EXERCISE INPUT:

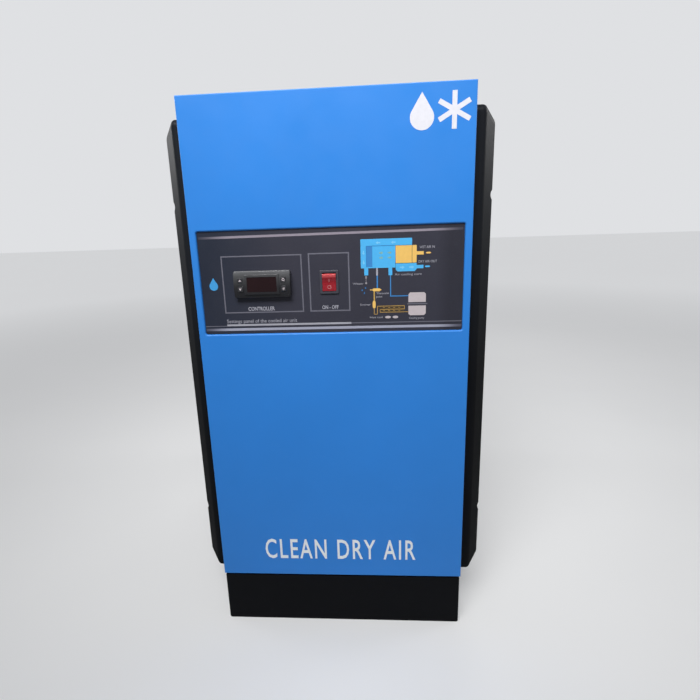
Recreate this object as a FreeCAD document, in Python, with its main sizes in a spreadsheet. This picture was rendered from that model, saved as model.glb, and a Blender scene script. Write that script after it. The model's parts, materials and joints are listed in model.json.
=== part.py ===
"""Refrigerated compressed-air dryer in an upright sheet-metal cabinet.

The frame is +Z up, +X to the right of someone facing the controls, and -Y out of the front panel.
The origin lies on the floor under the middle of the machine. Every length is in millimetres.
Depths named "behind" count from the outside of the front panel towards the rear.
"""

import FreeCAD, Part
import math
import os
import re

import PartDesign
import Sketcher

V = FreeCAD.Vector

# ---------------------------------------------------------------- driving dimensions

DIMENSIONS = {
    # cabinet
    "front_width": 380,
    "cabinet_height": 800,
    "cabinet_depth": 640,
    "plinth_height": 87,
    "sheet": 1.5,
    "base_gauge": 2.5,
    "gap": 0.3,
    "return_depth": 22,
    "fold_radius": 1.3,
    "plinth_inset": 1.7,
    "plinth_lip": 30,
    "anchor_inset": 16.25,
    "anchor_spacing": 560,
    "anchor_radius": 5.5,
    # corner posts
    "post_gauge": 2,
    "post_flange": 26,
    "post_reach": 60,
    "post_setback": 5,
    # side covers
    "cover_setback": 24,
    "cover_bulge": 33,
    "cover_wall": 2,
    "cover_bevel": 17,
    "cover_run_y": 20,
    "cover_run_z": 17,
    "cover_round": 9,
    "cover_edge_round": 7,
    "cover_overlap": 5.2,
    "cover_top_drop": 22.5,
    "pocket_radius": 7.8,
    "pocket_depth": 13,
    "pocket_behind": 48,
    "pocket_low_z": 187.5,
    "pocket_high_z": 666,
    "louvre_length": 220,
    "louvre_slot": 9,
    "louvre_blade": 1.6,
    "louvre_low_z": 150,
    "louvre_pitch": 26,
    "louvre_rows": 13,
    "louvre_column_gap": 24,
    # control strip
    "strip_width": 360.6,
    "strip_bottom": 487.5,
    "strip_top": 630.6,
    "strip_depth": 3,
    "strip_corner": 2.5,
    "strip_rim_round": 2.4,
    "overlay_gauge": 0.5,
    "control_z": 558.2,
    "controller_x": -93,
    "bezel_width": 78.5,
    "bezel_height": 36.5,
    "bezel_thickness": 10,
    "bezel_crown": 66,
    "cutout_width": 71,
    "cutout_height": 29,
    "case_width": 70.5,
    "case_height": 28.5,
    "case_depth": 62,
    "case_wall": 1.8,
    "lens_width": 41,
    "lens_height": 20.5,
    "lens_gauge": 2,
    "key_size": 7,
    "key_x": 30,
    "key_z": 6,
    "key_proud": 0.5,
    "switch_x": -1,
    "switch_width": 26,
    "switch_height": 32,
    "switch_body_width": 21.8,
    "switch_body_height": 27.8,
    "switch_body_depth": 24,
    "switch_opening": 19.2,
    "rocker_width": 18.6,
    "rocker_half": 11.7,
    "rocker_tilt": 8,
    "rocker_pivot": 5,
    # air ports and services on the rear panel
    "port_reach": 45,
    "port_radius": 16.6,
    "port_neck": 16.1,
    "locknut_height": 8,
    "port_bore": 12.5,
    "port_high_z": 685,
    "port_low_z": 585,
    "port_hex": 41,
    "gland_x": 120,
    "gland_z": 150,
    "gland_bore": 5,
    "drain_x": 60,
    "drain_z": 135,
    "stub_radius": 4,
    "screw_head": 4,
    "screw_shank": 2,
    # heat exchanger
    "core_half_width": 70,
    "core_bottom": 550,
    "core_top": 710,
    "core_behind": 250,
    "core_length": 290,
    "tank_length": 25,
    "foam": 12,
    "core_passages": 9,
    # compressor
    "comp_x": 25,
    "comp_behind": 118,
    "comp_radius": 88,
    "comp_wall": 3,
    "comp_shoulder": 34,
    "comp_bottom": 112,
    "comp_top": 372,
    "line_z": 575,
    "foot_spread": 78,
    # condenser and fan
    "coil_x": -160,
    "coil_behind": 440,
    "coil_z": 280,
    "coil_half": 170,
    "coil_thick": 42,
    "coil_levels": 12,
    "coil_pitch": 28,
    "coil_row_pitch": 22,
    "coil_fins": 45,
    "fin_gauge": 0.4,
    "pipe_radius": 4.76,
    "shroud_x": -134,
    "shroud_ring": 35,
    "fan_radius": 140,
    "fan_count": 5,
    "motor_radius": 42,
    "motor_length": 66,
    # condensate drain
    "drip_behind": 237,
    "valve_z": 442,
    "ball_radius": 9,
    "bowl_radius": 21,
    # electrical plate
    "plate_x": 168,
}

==

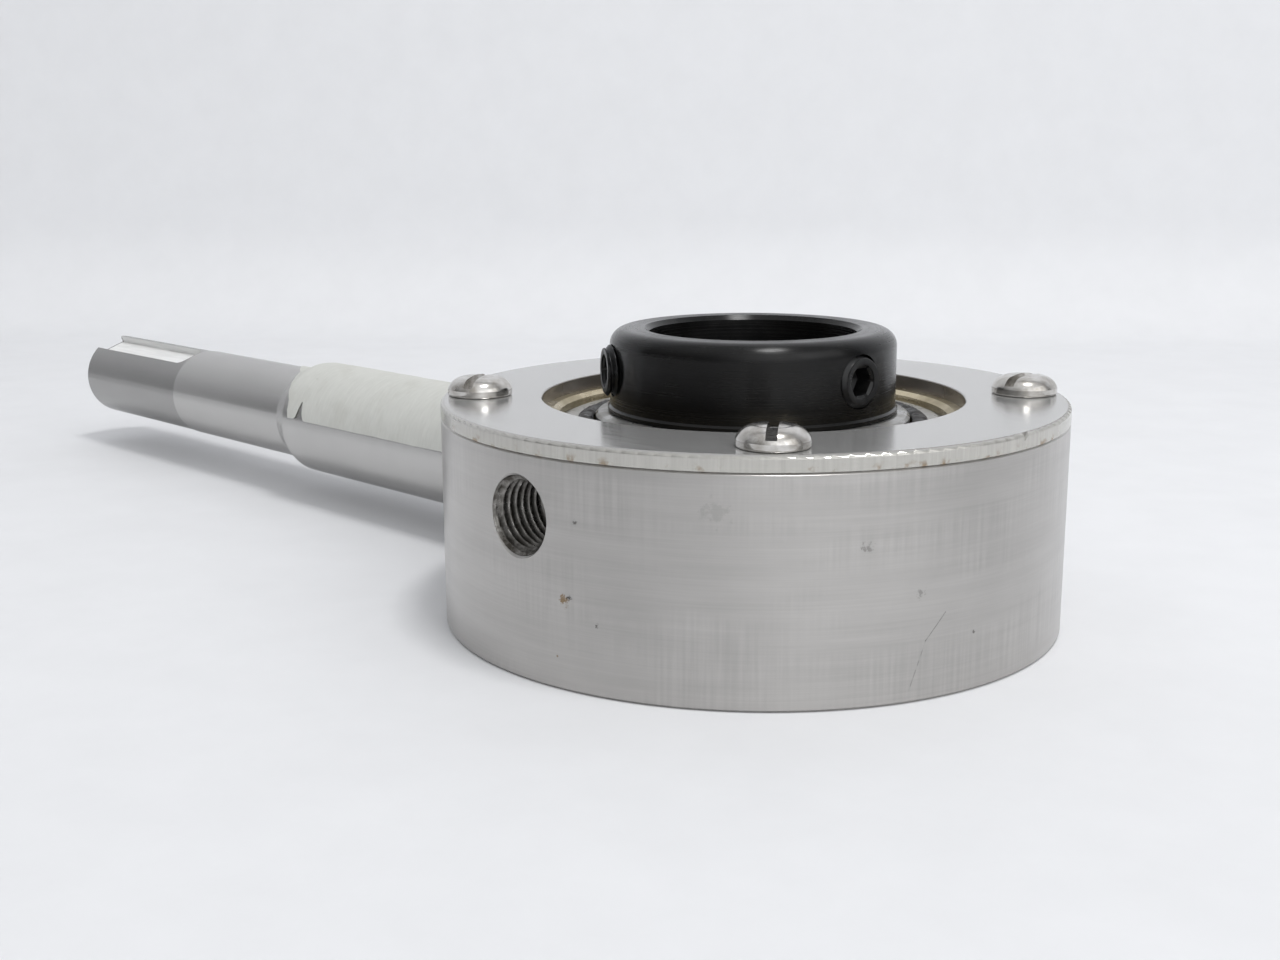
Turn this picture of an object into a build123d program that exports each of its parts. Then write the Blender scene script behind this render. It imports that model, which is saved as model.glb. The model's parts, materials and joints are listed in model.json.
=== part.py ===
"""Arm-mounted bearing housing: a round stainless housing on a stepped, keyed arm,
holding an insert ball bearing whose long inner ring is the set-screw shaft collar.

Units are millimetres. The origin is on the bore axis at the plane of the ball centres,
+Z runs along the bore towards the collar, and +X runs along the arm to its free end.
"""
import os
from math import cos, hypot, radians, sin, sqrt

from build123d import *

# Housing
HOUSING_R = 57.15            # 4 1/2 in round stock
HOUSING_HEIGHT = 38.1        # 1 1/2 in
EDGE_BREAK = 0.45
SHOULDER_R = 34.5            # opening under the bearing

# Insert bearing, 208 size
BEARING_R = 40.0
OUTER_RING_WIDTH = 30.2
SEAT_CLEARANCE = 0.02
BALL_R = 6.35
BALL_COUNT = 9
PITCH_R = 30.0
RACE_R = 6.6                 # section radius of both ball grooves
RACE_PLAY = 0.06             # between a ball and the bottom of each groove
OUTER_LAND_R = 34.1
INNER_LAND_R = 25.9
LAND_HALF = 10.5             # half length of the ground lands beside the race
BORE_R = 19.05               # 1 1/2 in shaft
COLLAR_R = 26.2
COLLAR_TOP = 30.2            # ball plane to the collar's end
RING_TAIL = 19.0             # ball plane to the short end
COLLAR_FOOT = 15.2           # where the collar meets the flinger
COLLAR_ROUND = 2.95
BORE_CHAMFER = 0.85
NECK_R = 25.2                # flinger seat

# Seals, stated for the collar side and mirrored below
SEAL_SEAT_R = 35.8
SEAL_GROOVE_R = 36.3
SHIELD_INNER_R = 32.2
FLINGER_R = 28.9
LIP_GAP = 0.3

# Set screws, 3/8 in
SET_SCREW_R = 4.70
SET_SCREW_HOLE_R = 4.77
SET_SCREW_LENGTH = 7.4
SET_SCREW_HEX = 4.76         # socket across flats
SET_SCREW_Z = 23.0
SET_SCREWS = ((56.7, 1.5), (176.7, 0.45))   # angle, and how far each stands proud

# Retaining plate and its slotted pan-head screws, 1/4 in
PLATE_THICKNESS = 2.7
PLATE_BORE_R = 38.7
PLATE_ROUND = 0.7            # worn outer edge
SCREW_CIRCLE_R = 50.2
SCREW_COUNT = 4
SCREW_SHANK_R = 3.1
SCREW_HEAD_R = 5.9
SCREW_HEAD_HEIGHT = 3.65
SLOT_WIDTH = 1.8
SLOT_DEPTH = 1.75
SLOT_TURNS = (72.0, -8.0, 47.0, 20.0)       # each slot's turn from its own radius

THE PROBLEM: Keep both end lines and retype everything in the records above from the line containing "Turn this picture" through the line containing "holding an insert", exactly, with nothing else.

TASK OUTPUT:
Turn this picture of an object into a build123d program that exports each of its parts. Then write the Blender scene script behind this render. It imports that model, which is saved as model.glb. The model's parts, materials and joints are listed in model.json.
=== part.py ===
"""Arm-mounted bearing housing: a round stainless housing on a stepped, keyed arm,
holding an insert ball bearing whose long inner ring is the set-screw shaft collar.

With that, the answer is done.